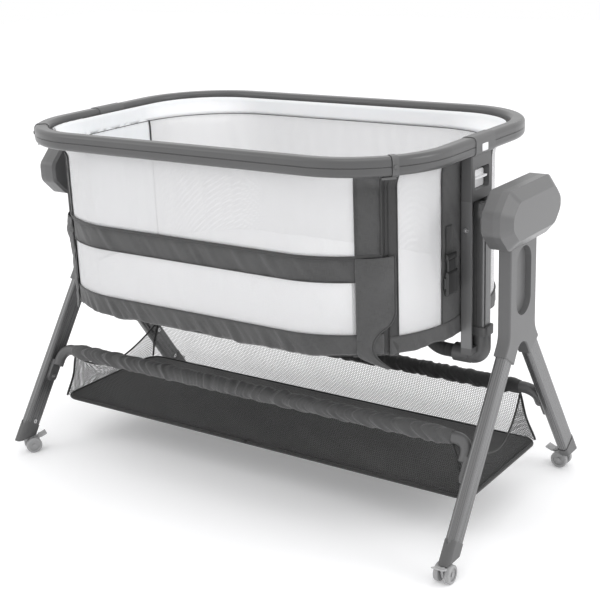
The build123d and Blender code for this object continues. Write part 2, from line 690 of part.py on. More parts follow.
with BuildPart() as slider_left:
    with BuildSketch(Plane.XY.offset(SLIDER_LOW)):
        with Locations((-(440 + 480) / 2, 0)):
            Rectangle(40, 2 * CHEEK_OUT)
        with Locations((-RAIL_X, 0)):
            Rectangle(RAIL_DEPTH + 0.6, 2 * CHEEK_IN, mode=Mode.SUBTRACT)
    extrude(amount=SLIDER_HIGH - SLIDER_LOW)
    with BuildSketch(Plane.XZ.offset(-34.5)):
        with Locations((-PIVOT_X, SLIDER_MID)):
            Circle(PIN_DIA / 2)
    extrude(amount=69)
write("slider_left", slider_left)

# ---------------------------------------------------------------- basket
with BuildPart() as basket_board:
    with BuildSketch(Plane.XY.offset(BASKET_BOARD_Z)):
        RectangleRounded(2 * BASKET_BOARD_X, 2 * BASKET_BOARD_Y, 12)
    extrude(amount=BASKET_BOARD)
write("basket_board", basket_board)

BOARD_TOP = BASKET_BOARD_Z + BASKET_BOARD
SLEEVE_BOTTOM = BAR_Z - BASKET_SLEEVE_DIA / 2
for side_name, side in SIDES.items():
    with BuildPart() as basket_sleeve:
        with BuildSketch(Plane.YZ.offset(-SLEEVE_HALF)):
            with Locations((side * leg_y(BAR_Z), BAR_Z)):
                Circle(BASKET_SLEEVE_DIA / 2)
                Circle(BAR_DIA / 2, mode=Mode.SUBTRACT)
        extrude(amount=2 * SLEEVE_HALF)
    write(f"basket_sleeve_{side_name}", basket_sleeve)

    with BuildPart() as basket_wall:
        with BuildSketch(Plane.YZ.offset(-SLEEVE_HALF)):
            with BuildLine():
                top_y = side * leg_y(BAR_Z)
                low_y = side * (BASKET_BOARD_Y - 3)
                Polyline(
                    (top_y - MESH / 2, SLEEVE_BOTTOM),
                    (top_y + MESH / 2, SLEEVE_BOTTOM),
                    (low_y + MESH / 2, BOARD_TOP),
                    (low_y - MESH / 2, BOARD_TOP),
                    close=True,
                )
            make_face()
        extrude(amount=2 * SLEEVE_HALF)
    write(f"basket_wall_{side_name}", basket_wall)

with BuildPart() as basket_end:
    with BuildSketch(Plane.XZ.offset(-(leg_y(BAR_Z) - 16))):
        with BuildLine():
            Polyline(
                (SLEEVE_HALF, BAR_Z - 8),
                (SLEEVE_HALF + MESH, BAR_Z - 8),
                (BASKET_BOARD_X - 3, BOARD_TOP),
                (BASKET_BOARD_X - 3 - MESH, BOARD_TOP),
                close=True,
            )
        make_face()
    extrude(amount=2 * (leg_y(BAR_Z) - 16))
write_ends("basket_end", basket_end)

# ---------------------------------------------------------------- casters
# Heading is the direction from the swivel stem to the wheels, in degrees from +X.
CASTERS = {
    "front_right": (1, -1, 270),
    "front_left": (-1, -1, 58),
    "rear_right": (1, 1, 180),
    "rear_left": (-1, 1, 120),
}
AXLE_Z = WHEEL_DIA / 2
LEVER_X = TRAIL + LEVER_RUN
LEVER_Z = AXLE_Z + LEVER_RISE


def caster_plane(end, side, heading, across_offset=0.0):
    """Upright plane through a caster: local x along its heading, local y up."""
    run = Vector(math.cos(math.radians(heading)), math.sin(math.radians(heading)), 0)
    axle = run.cross(Vector(0, 0, 1))
    origin = Vector(end * POST_X, side * FOOT_Y, 0) + axle * across_offset
    return Plane(origin=origin, x_dir=run, z_dir=axle)


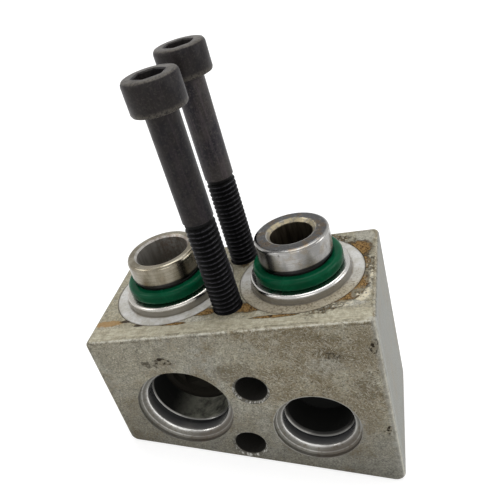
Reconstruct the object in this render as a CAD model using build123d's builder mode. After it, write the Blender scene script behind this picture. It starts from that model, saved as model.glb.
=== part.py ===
from build123d import *
import os
from math import cos, radians, sin, sqrt, tan

# Right-angle block valve: two O-ring spigots and two cap screws on a sloping top face,
# two hose ports and two through holes on the front face, and a sprung ball valve inside,
# pushed open by a sealed sensing element at the left end.
# Origin: middle of the base. X runs along the base, Y from front to back, Z up.

os.makedirs("parts", exist_ok=True)

# ---- Valve block ---------------------------------------------------------------------
block_width = 58.0           # along the sloping top face
block_depth = 31.0           # front to back
short_side = 28.5            # left end face, square to the top face
top_slope = 15.0             # degrees between the top face and the base
base_corner_radius = 2.0
top_corner_radius = 1.2
edge_radius = 0.8            # front and back edges
cut_overrun = 1.0            # how far a cut starts outside the surface that it opens

# ---- Front face: hose ports and mounting holes ----------------------------------------
pattern_offset = -3.3        # pattern centre, from the middle of the base
port_line_height = 12.7      # above the base
port_pitch = 27.6
mount_hole_pitch = 16.2
mount_hole_diameter = 6.6
mount_hole_chamfer = 0.45
port_mouth_step = 0.35       # turned ring between the mouth and its cone
port_cone_ratio = 0.7        # depth of the cone behind the ring, per step of radius
port_crest_radius = 0.5      # rounding where the cone runs into the lead-in

suction_port_mouth = 20.5
suction_port_mouth_depth = 1.2
suction_port_lead = 17.5
suction_port_lead_depth = 5.2
suction_port_cone = 0.35     # short cone between lead-in and bore
suction_port_bore = 16.9     # takes the hose fitting's O-ring
suction_port_bore_depth = 11.7
suction_drill = 14.0
suction_drill_depth = 13.2   # full diameter, before the drill point
drill_point_angle = 118.0

liquid_port_mouth = 17.9
liquid_port_mouth_depth = 1.1
liquid_port_lead = 14.9
liquid_port_lead_depth = 5.0
liquid_port_cone = 0.7
liquid_port_bore = 13.5
liquid_port_bore_depth = 11.6

# ---- Top face: spigots and screw holes -------------------------------------------------
spigot_pitch = 27.7
spigot_line_setback = 16.6   # behind the front face
flange_diameter = 25.6
flange_thickness = 3.5
flange_clearance = 0.08      # radial, in its counterbore
stub_diameter = 15.0         # pressed into the block
stub_length = 2.0            # below the flange
collar_foot_diameter = 20.6
collar_crest_diameter = 19.4
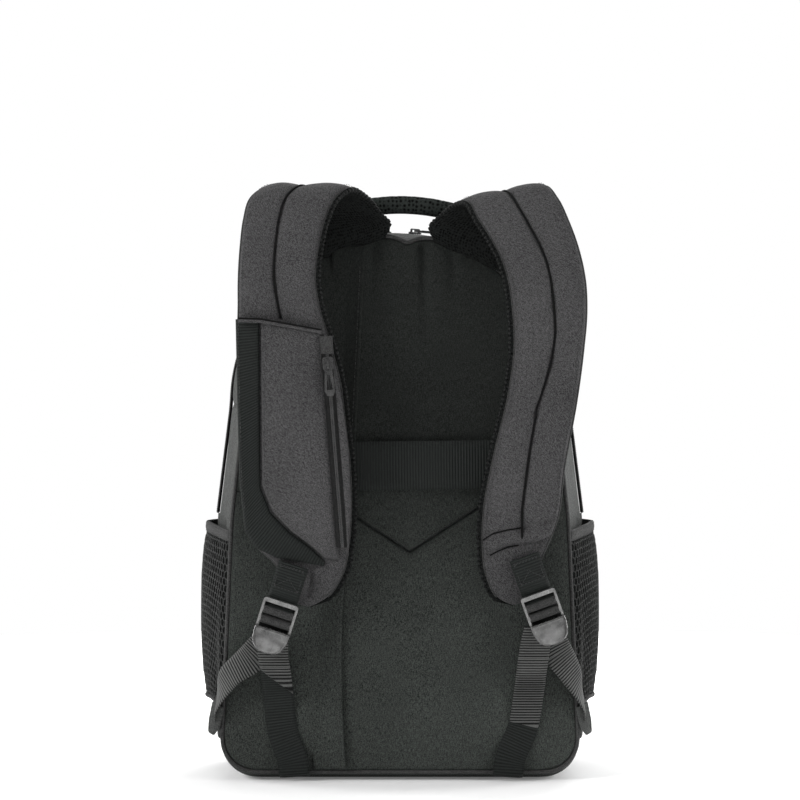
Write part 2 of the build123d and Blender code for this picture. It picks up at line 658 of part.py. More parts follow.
if __name__ == "__main__":
    main()
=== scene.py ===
"""School backpack seen from the side that is worn against the back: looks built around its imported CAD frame.

Lengths are written in the part's millimetres, with the back panel's outer face at y = 0, and place() turns
them into metres in the frame. Left is -X, as seen by someone facing the straps.
"""
import math

import bmesh
import bpy
import numpy as np
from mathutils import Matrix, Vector, noise


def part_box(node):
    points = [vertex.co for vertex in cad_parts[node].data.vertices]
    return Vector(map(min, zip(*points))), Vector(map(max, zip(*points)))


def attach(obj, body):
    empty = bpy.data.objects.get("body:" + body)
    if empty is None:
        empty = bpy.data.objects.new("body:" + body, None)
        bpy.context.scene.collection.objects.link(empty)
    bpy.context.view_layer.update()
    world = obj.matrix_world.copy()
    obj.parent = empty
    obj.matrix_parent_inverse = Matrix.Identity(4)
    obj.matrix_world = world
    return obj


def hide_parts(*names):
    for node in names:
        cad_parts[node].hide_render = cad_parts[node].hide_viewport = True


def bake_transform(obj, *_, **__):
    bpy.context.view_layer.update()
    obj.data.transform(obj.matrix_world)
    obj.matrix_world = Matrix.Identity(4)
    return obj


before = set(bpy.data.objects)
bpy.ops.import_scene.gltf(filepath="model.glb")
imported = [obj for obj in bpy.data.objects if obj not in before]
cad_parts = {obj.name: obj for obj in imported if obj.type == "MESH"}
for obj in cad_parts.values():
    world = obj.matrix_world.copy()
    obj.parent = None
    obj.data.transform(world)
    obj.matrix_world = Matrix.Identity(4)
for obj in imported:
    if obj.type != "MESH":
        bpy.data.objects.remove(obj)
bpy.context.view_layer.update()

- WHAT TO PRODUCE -
Give only the number of lines in the listing above that include the string "context".

- TASK RESPONSE -
4